If something is forbidden and a sin, no, we should not do it even if we have good intentions. But it is not forbidden to provide pain meds to someone who is in pain, even if it hastens his death as a secondary effect. That is not a sin, as long as the intention is to relieve pain.
In large doses, yes. Much larger than the starting dose of morphine doctors use. As I said, it can speed things along a bit, but if you or I had taken the same dose OP’s nan took, we would have had some drowsiness, constipation, maybe a little confusion and possibly an allergic reaction, but certainly not a coma. Pretty much everyone goes through a period of nonresponsiveness as part of the actively dying process, and since per OP the woman was dying already, the coma was pretty much inevitable.
I’m familiar with your personality though, so I’m sure you’d love to bicker about this for weeks whilst pretending that you know what you’re talking about. I’ll just let you have the last word here and ignore you from here on out.
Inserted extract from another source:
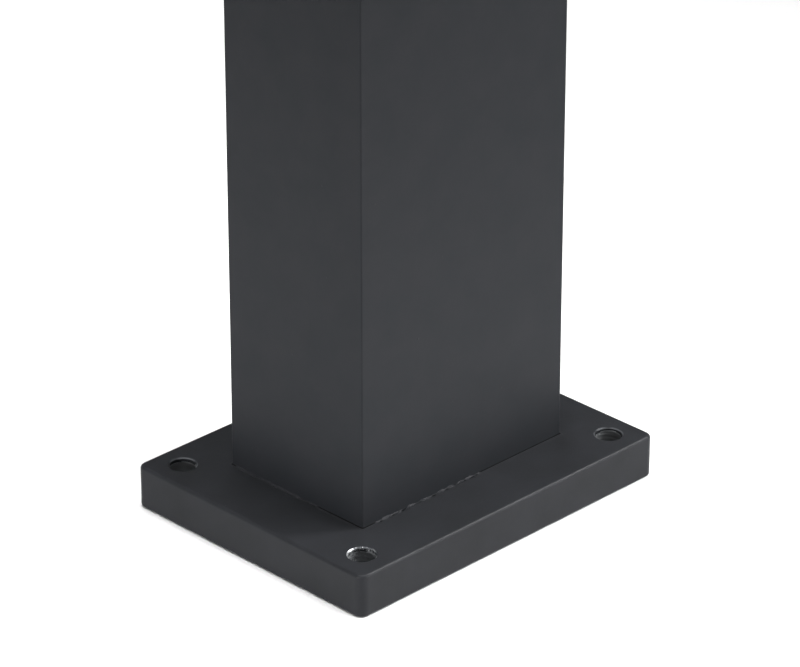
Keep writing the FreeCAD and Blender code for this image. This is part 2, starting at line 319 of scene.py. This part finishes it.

# %% [markdown]
# ## The plate's coat
#
# Melting powder pulls back from an edge. Over the plate's rounded edges the skin is thin, smooth
# and glossier, and shows a light as a crisp line. The narrow chamfers of the holes are painted a
# lighter grey, more in some places than in others: a painted highlight, for glints of light along
# the rims. Both could be painted by hand on an unwrapped texture, as worn edges often are, but here
# they come from the distances: one roughness and one colour change on the coat's own shader. The
# four holes stand mirror-wise round the middle, so the absolute value of the coordinates folds them
# into one.

# %% Thin coat over the edges
EDGE_GLOSS = 0.70       # roughness over an edge, as a part of that of the flat skin
EDGE_START, EDGE_END = 0.3 * MM, 0.8 * MM       # how deep in the plate the edge's gloss fades
plate_coat, tree, place, shader, gloss = powder_coat(
    "plate_powder_coat", "242527", "292a2d", COAT_ROUGHNESS)
deep_x, deep_y, deep_z = depths_in(tree, place, plate_low, plate_high)
aside = add(tree, "ShaderNodeMath", {"operation": "MINIMUM"}, _0=deep_x, _1=deep_y)
round_edge = add(tree, "ShaderNodeMath", {"operation": "MAXIMUM"}, _0=aside.outputs[0], _1=deep_z)
pulled = add(tree, "ShaderNodeMapRange", {"interpolation_type": "SMOOTHSTEP"},
             Value=round_edge.outputs[0], From_Min=EDGE_START, From_Max=EDGE_END,
             To_Min=EDGE_GLOSS, To_Max=1.0)
edge_gloss = add(tree, "ShaderNodeMath", {"operation": "MULTIPLY"},
                 _0=gloss, _1=pulled.outputs["Result"])
tree.links.new(edge_gloss.outputs[0], shader.inputs["Roughness"])
print("roughness over an edge", round(EDGE_GLOSS * COAT_ROUGHNESS, 2))

# %% Painted highlight on the holes' rims, and bare metal round the holes
RIM = 0.30 * MM         # width of a hole's chamfer
PATCH_WIDTH = 3.0       # mm, of the stretches of the rims that get the painted highlight
folded = add(tree, "ShaderNodeVectorMath", {"operation": "ABSOLUTE"}, _0=place)
from_hole, radius = round_hole(tree, folded.outputs[0], (hole_x, hole_y, plate_high.z))
ring = add(tree, "ShaderNodeMapRange", {"interpolation_type": "SMOOTHSTEP"}, Value=radius,
           From_Min=HOLE_RADIUS + 0.5 * RIM, From_Max=HOLE_RADIUS + 1.1 * RIM,
           To_Min=1.0, To_Max=0.0)
height = add(tree, "ShaderNodeSeparateXYZ", Vector=from_hole)
at_top = add(tree, "ShaderNodeMath", {"operation": "GREATER_THAN"}, _0=height.outputs["Z"], _1=-RIM)
rim_highlight_ring = add(tree, "ShaderNodeMath", {"operation": "MULTIPLY"},
           _0=ring.outputs["Result"], _1=at_top.outputs[0])
patches = add(tree, "ShaderNodeTexNoise", Vector=place, Scale=per(PATCH_WIDTH), Detail=1.0)
patchy = add(tree, "ShaderNodeMapRange", {"interpolation_type": "SMOOTHSTEP"},
             Value=patches.outputs["Fac"], From_Min=0.40, From_Max=0.58, To_Min=0.15, To_Max=1.0)
uneven = add(tree, "ShaderNodeMath", {"operation": "MULTIPLY"},
             _0=rim_highlight_ring.outputs[0], _1=patchy.outputs["Result"])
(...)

Lying is intrinsically evil and therefore can never be done. If one was in a situation where one had a legitimate reason to deceive, then one would be required to resort to other means (imperatives or questions that imply something false, statements that have multiple meanings).
In large doses, yes. Much larger than the starting dose of morphine doctors use.
I do not think you know what you are talking about. Morphine in any dose is a respiratory depressant.
As I said, it can speed things along a bit, but if you or I had taken the same dose OP’s nan took, we would have had some drowsiness, constipation, maybe a little confusion and possibly an allergic reaction, but certainly not a coma.
The OP says nothing about dose. The effect of Morphine is not only dependent on the dose it is dependent on the status of the patient.